Performance on GPU Farm#

The performance of imate is tested on multi-GPU devices and the results are compared with the performance on a CPU cluster.

Test Description#

The following test computes

(1)#\[\mathrm{trace}(\mathbf{A}^{-1}),\]

where \(\mathbf{A}\) is symmetric and positive-definite. The above quantity is a computationally expensive expression that frequently appears in the Jacobian and Hessian of likelihood functions in machine learning.

Algorithm#

To compute (1), the stochastic Lanczos quadrature (SLQ) algorithm was employed. The complexity of this algorithm is

(2)#\[ \mathcal{O} \left( (\mathrm{nnz}(\mathbf{A}) l + n l^2) s \right),\]

where \(n\) is the matrix size, \(\mathrm{nnz}(\mathbf{A})\) is the number of nonzero elements of the sparse matrix \(\mathbf{A}\), \(l\) is the number of Lanczos iterations, and \(s\) is the number of Monte-Carlo iterations (see details in imate.traceinv(method=’slq’)). The numerical experiment was performed with \(l=80\) and \(s=200\).

Hardware#

The computations were carried out on the following hardware:

For test on CPU: Intel® Xeon CPU E5-2670 v3 with 24 threads.
For test on GPU: a cluster of eight NVIDIA® GeForce RTX 3090 GPUs and Intel® Xeon Processor (Skylake, IBRS) with 32 threads.

Benchmark Matrices#

The table below shows the sparse matrices used in the test, which are chosen from SuiteSparse Matrix Collection and are obtained from real applications. The matrices in the table below are all symmetric positive-definite. The number of nonzero elements (nnz) of these matrices increases approximately by a factor of 5 on average and their sparse density remains at the same order of magnitude (except for the first three).

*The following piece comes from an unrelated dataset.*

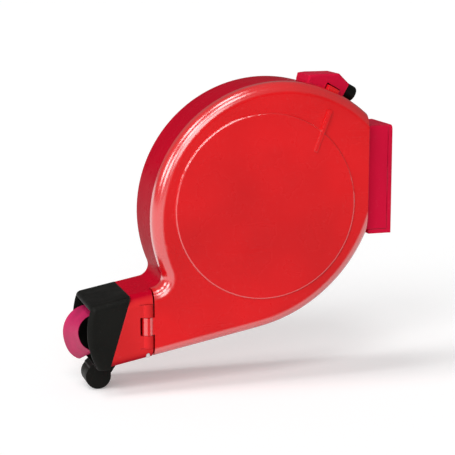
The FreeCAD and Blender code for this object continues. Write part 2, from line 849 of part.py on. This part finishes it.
def make_brake_spring():
    """The leaf on the casing's back wall that bears on the roll and stops it running on."""
    back = -(wall_gap + casing_wall)
    touch = V(0, roll_centre.y + roll_radius + brake_gap + brake_thickness, roll_centre.z)
    points = [V(0, back, brake_top), V(0, back, brake_bend), touch,
              touch + V(0, brake_flick_back, -brake_flick)]
    body = bent_strip(points, -brake_thickness, -brake_width / 2, brake_width / 2)
    reach = brake_thickness + cut_over
    return body.cut(screw_hole(brake_seat() - rearward * reach, rearward, reach))


def make_brake_screw():
    """The screw through the brake leaf's foot."""
    seat = brake_seat() - rearward * brake_thickness
    return screw(seat, rearward, brake_thickness + casing_wall + screw_bite)


def muzzle_solid():
    """The mouthpiece's outer form in front of the mouth plane."""
    side = half - muzzle_side_gap
    low = tail(mouth_u(0), 0)
    low_front = tail(tail_length + muzzle_reach_low, muzzle_low)
    front = tail(tail_length + muzzle_reach_mid, muzzle_mid)
    top_front = tail(tail_length + muzzle_reach_top, throat_height)
    top = tail(mouth_u(throat_height), throat_height)
    face = face_of([
        line_edge(low, low_front),
        Part.Arc(low_front, front, top_front).toShape(),
        line_edge(top_front, top),
        line_edge(top, low),
    ])
    face.translate(across * -side)
    body = face.extrude(across * (2 * side))
    edges = [e for e in body.Edges
             if any((v.Point - V(v.X, top_front.y, top_front.z)).Length < same_place for v in e.Vertexes)]
    return body.makeFillet(muzzle_round, edges)


def make_mouthpiece():
    """The black mouthpiece: hood, cheeks, shelf and chin panel, with a plug that enters the tail."""
    body = muzzle_solid()
    side = half - muzzle_side_gap - muzzle_wall
    low = muzzle_wall
    high = throat_height - muzzle_wall
    far = tail_length * 2
    body = body.cut(prism([tail(chin_u, low), tail(far, low), tail(far, high), tail(chin_u, high)],
                          -side, side))
    plug_inset = plug_gap + plug_wall
    side = inner_half - plug_inset
    low = casing_wall + plug_inset
    high = throat_height - low
    rear = chin_u - chin_wall
    body = body.cut(prism([tail(mouth_u(low) - cut_over, low), tail(rear, low), tail(rear, high),
                           tail(mouth_u(high) - cut_over, high)], -side, side))
    body = body.fuse(make_plug(plug_gap, 0).cut(make_plug(plug_inset, cut_over)))
    slot_half = paper_width / 2 + slot_side_gap
    body = body.cut(prism([strip_at(p, q) for p, q in (
        (guide_stop, -slot_below), (far, -slot_below), (far, slot_above), (guide_stop, slot_above))],
        -slot_half, slot_half))
    for seat in muzzle_screw_seats():
        body = body.cut(screw_hole(seat, upward, casing_wall + plug_inset))
    body = body.cut(blade_plate(0.0))
    return body.cut(lip_peg(lip_peg_gap))


def make_mouthpiece_screws():
    """The screws that hold the mouthpiece's plug, from under the tail."""
    length = casing_wall + plug_gap + plug_wall - screw_head
    return Part.makeCompound([screw(seat, upward, length) for seat in muzzle_screw_seats()])


def make_plug(inset, over):
    """The block that fills the tail's end, less inset all round and longer by over at both ends."""
    side = inner_half - inset
    low = casing_wall + inset
    high = throat_height - low
    back = plug_length / cos(lean) + over
    ahead = cut_over + over
    body = prism([tail(mouth_u(low) - back, low), tail(mouth_u(low) + ahead, low),
                  tail(mouth_u(high) + ahead, high), tail(mouth_u(high) - back, high)], -side, side)
    corners = [e for e in body.Edges if abs(e.BoundBox.XMin - side) < same_place
               and abs((e.Vertexes[0].Point - e.Vertexes[1].Point).dot(mouth_out)) > same_place]
    return body.makeFillet(cover_round - casing_wall - inset, corners)


def blade_plate(shrink):
    """The flat of the tear blade, on the chin panel's front under the slot."""
    width = paper_width / 2 + slot_side_gap * 2 - shrink
    top = strip_height(chin_u) - slot_below
    low = top - blade_depth + shrink
    back = chin_u - blade_thickness
    return prism([tail(back, low), tail(chin_u, low), tail(chin_u, top), tail(back, top)], -width, width)


def make_tear_blade():
    """The toothed steel strip along the slot's lower edge."""
    width = paper_width / 2 + slot_side_gap * 2 - parting
    body = blade_plate(parting)
    top = strip_height(chin_u) - slot_below
    pitch = 2 * width / blade_teeth
    for i in range(blade_teeth):
        left = -width + pitch * i
        notch = [(left, top + same_place), (left + pitch / 2, top - tooth_depth),
                 (left + pitch, top + same_place)]
        ring = [tail(chin_u - blade_thickness - cut_over, h, x) for x, h in notch]
        gap = Part.Face(Part.makePolygon(ring + ring[:1]))
        body = body.cut(gap.extrude(forward * (blade_thickness + 2 * cut_over)))
    return body


def lip_peg(gap):
    """The peg on top of the lower lip that snaps into the mouthpiece's shelf, larger by gap all round."""
    start = tail_length + lip_peg_start - gap
    end = start + lip_peg_length + 2 * gap
    side = lip_peg_width / 2 + gap
    return prism([tail(start, -lip_root_depth), tail(end, -lip_root_depth), tail(end, muzzle_wall),
                  tail(start, muzzle_wall)], -side, side)


def make_lower_lip():
    """The round-ended tongue below the mouth."""
    bead_u = tail_length + lip_reach
    front = bead_u + lip_radius
    shelf = tail_length + muzzle_reach_low
    side = lip_width / 2
    body = rod(tail(bead_u, -lip_fall), lip_radius, -side, side)
    stem = prism([tail(u, h) for u, h in (
        (tail_length - lip_root, 0), (tail_length - lip_root, -lip_root_depth),
        (bead_u - lip_radius, -lip_fall), (front, -lip_fall), (front - lip_radius / 2, 0),
        (shelf, muzzle_low), (mouth_u(0), 0))], -side, side)
    above = prism([tail(u, h) for u, h in (
        (0, 0), (mouth_u(0), 0), (shelf, muzzle_low), (front, muzzle_low), (front, throat_height),
        (0, throat_height))], -half, half)
    return body.fuse(stem).cut(above).fuse(lip_peg(0.0)).removeSplitter()


def make_all():
    """Every piece by its node's name."""
    return {
        "wall_bracket": make_wall_bracket(),
        "casing_base": make_casing_base(),
        "mount_socket": make_mount_socket(),
        "socket_screws": make_socket_screws(),
        "side_cover": make_side_cover(),
        "hinge_pin": make_hinge_pin(),
        "latch_housing": make_latch_housing(),
        "latch_screws": make_latch_screws(),
        "latch_button": make_latch_button(),
        "latch_spring": make_latch_spring(),
        "roll_spindle": make_roll_spindle(),
        "spindle_screw": make_spindle_screw(),
        "roll_core": make_roll_core(),
        "ticket_roll": make_ticket_roll(),
        "ticket_strip": make_ticket_strip(),
        "guide_roller": make_guide_roller(),
        "roller_axle": make_roller_axle(),
        "paper_guide": make_paper_guide(),
        "guide_screws": make_guide_screws(),
        "feed_flap": make_feed_flap(),
        "flap_rivet": make_flap_rivet(),
        "brake_spring": make_brake_spring(),
        "brake_screw": make_brake_screw(),
        "mouthpiece": make_mouthpiece(),
        "mouthpiece_screws": make_mouthpiece_screws(),
        "tear_blade": make_tear_blade(),
        "lower_lip": make_lower_lip(),
    }


os.makedirs("parts", exist_ok=True)
for node, shape in make_all().items():
    shape.exportStep("parts/" + node + ".step")
    print(node, len(shape.Solids), shape.isValid(), round(shape.Volume, 2))
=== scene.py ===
import json
import math

import bpy
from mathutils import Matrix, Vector

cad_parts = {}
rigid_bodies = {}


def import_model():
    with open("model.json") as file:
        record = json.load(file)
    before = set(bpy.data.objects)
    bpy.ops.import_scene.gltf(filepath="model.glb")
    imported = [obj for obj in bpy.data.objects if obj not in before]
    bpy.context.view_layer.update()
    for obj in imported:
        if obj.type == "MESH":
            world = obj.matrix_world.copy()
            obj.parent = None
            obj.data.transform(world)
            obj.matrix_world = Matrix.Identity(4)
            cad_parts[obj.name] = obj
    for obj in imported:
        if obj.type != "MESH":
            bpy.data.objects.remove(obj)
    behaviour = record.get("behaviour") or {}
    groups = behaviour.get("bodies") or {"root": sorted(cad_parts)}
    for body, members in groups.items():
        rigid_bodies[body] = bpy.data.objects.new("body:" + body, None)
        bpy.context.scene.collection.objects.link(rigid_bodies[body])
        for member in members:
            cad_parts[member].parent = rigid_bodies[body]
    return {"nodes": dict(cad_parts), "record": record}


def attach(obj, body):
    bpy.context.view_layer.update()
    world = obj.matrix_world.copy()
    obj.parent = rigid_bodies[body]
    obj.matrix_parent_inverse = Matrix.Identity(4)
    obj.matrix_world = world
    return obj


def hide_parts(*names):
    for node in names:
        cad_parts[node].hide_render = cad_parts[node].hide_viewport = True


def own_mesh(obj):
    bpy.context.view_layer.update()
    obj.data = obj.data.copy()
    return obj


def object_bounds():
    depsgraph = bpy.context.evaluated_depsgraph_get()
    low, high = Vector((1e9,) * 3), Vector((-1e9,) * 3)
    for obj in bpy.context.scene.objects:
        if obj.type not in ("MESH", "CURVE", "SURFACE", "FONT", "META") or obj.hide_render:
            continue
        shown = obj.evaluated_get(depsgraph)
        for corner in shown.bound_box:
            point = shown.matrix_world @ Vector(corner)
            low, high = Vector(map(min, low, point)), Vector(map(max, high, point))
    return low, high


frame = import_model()

# Looks of the wall-hung ticket dispenser. Metres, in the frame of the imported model.
# The side cover faces +X, the mouth -Y and the wall stands at Y = 0.

# Colours
RED = (0.72, 0.006, 0.009)
RED_MATT = (0.68, 0.025, 0.028)
# Darker crimson on the casing's rim: painted shade, the rim being the same red plastic as the casing's side
# faces.
PAINTED_RIM_SHADE = (0.44, 0.002, 0.016)
# The red plastic of the bracket, socket and latch housing, darkened to crimson as painted shade.
RED_PAINTED_SHADE = (0.62, 0.008, 0.042)
BLACK = (0.006, 0.006, 0.005)
GREY = (0.30, 0.30, 0.29)
ZINC = (0.62, 0.63, 0.64)
SPRING = (0.55, 0.54, 0.52)
CARD = (0.36, 0.26, 0.16)
TICKET = (0.46, 0.006, 0.085)
RED_SCUFF = (0.80, 0.20, 0.20)
CRIMSON_SCUFF = (0.70, 0.16, 0.22)
BLACK_SCUFF = (0.09, 0.09, 0.085)
GREY_SCUFF = (0.50, 0.50, 0.48)
STEEL_STAIN = (0.22, 0.20, 0.17)

# Camera
VIEW_AZIMUTH = 73.0
VIEW_ELEVATION = 11.0
VIEW_LENS = 120.0
VIEW_WIDTH = 0.315

# Places on the model
ROLL_CENTRE = (0.0, -0.0944, -0.0135)
RIM_END = 0.0240
SIDE_START = 0.0266
FLAT_FACING = (0.955, 0.992)
TICKET_PITCH = 0.045
PERFORATION_WIDTH = 0.006
PERFORATION_PITCH = 0.0016
PERFORATION_SHARE = 0.55
CARD_WINDING = 0.019
CARD_SEAM = 0.03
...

Matrix Name	Size	nnz	Density	Application
`nos5`	468	5,172	0.02	Structural Problem
`mhd4800b`	4,800	27,520	0.001	Electromagnetics
`bodyy6`	19,366	134,208	0.0003	Structural Problem
`G2_circuit`	150,102	726,674	0.00003	Circuit Simulation
`parabolic_fem`	525,825	3,674,625	0.00001	Computational Fluid Dynamics
`StocF-1465`	1,465,137	21,005,389	0.00001	Computational Fluid Dynamics
`Bump_2911`	2,911,419	127,729,899	0.00001	Structural Problem
`Queen_4147`	4,147,110	329,499,284	0.00002	Structural Problem

Arithmetic Types#

The benchmark test also examines the performance and accuracy of imate on various arithmetic types of the matrix data. To this end, each of the above matrices was re-cast into 32-bit, 64-bit, and 128-bit floating point types. Depending on the hardware, the followings data types were tested:

For the test on CPU: 32-bit, 64-bit, and 128-bit floating point data.
For the test on GPU: 32-bit, 64-bit floating point data.

Note

Supporting 128-bit data types is one of the features of imate, which is often not available in numerical libraries.

Note

NVIDIA CUDA libraries do not support 128-data types.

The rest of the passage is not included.